Collected data entries:
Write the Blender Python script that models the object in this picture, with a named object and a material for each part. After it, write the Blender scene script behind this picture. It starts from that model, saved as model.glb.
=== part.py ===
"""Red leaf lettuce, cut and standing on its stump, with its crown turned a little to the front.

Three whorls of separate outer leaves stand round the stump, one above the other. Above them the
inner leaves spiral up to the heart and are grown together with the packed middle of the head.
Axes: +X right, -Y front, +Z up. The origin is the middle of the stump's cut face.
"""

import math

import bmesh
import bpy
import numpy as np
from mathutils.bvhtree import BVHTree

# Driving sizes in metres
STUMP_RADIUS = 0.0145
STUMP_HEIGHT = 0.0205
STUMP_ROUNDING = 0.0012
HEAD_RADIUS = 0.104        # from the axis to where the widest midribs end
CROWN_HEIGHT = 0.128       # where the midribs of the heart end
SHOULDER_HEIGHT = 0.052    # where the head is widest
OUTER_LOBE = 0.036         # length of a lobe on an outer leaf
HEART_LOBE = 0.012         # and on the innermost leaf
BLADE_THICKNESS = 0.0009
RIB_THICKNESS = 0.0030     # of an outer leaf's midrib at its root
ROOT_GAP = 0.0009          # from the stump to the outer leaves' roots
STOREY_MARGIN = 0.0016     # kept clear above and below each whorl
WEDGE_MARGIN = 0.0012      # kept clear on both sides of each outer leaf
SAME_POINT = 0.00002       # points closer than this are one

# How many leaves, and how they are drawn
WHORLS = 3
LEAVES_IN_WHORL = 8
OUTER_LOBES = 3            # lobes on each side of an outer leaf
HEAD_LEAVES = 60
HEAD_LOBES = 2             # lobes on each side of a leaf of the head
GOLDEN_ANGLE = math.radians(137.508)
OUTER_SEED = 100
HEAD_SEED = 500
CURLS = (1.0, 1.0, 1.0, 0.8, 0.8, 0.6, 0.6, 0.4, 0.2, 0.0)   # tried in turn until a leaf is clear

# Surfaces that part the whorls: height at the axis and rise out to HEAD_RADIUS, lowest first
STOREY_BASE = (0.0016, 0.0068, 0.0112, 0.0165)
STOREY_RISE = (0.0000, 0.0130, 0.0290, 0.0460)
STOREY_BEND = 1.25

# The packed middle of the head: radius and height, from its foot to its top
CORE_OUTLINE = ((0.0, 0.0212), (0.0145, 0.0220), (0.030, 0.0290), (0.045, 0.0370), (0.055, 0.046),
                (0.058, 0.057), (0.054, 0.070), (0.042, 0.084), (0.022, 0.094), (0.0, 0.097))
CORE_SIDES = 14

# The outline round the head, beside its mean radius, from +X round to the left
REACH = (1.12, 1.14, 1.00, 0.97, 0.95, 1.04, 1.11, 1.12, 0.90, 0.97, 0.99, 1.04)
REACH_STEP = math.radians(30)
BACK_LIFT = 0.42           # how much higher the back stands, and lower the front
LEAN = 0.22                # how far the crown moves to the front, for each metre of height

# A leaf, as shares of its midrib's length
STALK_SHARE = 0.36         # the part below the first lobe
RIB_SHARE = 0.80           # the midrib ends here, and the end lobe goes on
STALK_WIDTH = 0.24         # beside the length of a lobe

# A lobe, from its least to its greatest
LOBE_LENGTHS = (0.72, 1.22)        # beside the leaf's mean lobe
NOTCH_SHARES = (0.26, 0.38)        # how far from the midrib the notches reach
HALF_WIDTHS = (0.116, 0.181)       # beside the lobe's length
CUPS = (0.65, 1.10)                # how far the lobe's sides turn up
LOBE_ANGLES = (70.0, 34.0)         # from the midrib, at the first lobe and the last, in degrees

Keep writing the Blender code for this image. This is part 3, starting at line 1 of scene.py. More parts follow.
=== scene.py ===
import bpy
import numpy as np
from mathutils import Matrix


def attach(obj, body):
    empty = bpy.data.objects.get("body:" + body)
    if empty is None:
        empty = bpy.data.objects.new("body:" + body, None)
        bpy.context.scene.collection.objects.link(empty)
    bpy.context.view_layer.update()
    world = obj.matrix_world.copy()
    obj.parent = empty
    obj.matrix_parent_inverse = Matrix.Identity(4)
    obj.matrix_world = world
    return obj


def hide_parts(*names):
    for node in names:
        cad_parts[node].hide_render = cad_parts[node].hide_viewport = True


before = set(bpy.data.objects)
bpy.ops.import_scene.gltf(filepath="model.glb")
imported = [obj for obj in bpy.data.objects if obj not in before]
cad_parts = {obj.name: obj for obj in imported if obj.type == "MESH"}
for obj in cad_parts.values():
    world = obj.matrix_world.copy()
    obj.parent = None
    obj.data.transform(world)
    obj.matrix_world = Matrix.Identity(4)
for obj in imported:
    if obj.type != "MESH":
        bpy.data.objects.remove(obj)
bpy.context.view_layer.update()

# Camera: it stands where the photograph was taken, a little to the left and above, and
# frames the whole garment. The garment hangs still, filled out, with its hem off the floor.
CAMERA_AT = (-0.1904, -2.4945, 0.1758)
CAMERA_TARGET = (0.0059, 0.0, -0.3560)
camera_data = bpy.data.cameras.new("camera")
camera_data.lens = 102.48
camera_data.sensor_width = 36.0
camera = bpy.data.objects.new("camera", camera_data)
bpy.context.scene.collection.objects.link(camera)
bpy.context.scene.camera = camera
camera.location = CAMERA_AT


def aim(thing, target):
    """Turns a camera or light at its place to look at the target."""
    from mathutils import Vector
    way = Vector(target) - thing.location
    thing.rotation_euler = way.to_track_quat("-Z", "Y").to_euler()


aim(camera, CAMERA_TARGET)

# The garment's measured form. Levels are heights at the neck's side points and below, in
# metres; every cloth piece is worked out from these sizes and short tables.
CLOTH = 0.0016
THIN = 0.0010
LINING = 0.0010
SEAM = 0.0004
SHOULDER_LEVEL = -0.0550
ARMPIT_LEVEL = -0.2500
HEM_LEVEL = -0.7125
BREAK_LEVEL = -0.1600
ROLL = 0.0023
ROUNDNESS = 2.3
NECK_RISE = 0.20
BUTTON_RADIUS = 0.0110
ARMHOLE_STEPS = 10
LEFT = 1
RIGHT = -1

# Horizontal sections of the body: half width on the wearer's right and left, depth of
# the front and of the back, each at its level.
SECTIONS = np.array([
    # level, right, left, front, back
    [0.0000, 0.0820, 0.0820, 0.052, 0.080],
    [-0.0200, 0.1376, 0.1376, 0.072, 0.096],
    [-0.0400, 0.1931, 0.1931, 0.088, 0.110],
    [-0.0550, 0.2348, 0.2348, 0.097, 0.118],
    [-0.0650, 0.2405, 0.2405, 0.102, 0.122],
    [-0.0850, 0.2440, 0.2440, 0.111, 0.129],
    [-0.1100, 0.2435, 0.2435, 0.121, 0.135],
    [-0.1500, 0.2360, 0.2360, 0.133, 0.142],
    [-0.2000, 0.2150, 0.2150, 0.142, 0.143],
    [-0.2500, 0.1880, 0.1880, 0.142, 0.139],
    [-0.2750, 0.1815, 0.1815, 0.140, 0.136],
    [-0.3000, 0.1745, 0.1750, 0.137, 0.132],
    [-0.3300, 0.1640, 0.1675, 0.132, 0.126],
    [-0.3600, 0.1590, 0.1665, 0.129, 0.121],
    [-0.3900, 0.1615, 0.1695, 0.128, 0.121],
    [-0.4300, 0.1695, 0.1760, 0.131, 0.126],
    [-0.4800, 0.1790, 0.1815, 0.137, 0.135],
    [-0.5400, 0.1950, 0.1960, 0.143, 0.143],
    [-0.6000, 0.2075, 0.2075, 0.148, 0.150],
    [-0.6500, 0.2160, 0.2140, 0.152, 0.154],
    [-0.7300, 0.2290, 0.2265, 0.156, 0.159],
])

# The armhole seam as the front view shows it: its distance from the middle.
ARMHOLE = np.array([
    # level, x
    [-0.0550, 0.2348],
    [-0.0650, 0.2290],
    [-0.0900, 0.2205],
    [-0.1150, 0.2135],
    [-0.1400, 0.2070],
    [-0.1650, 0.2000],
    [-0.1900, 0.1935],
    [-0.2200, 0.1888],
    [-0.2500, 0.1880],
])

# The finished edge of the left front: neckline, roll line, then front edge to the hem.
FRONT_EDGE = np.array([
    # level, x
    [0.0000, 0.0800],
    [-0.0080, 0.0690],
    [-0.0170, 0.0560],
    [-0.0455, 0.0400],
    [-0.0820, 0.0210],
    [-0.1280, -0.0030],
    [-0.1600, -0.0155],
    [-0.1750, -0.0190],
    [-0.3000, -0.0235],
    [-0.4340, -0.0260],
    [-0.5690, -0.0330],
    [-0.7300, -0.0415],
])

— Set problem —
Quote the listing above, but only from the line that shows "obj.data.transform(world)" through the line that shows "aim(camera, CAMERA_TARGET)".

— Task result —
    obj.data.transform(world)
    obj.matrix_world = Matrix.Identity(4)
for obj in imported:
    if obj.type != "MESH":
        bpy.data.objects.remove(obj)
bpy.context.view_layer.update()

# Camera: it stands where the photograph was taken, a little to the left and above, and
# frames the whole garment. The garment hangs still, filled out, with its hem off the floor.
CAMERA_AT = (-0.1904, -2.4945, 0.1758)
CAMERA_TARGET = (0.0059, 0.0, -0.3560)
camera_data = bpy.data.cameras.new("camera")
camera_data.lens = 102.48
camera_data.sensor_width = 36.0
camera = bpy.data.objects.new("camera", camera_data)
bpy.context.scene.collection.objects.link(camera)
bpy.context.scene.camera = camera
camera.location = CAMERA_AT


def aim(thing, target):
    """Turns a camera or light at its place to look at the target."""
    from mathutils import Vector
    way = Vector(target) - thing.location
    thing.rotation_euler = way.to_track_quat("-Z", "Y").to_euler()


aim(camera, CAMERA_TARGET)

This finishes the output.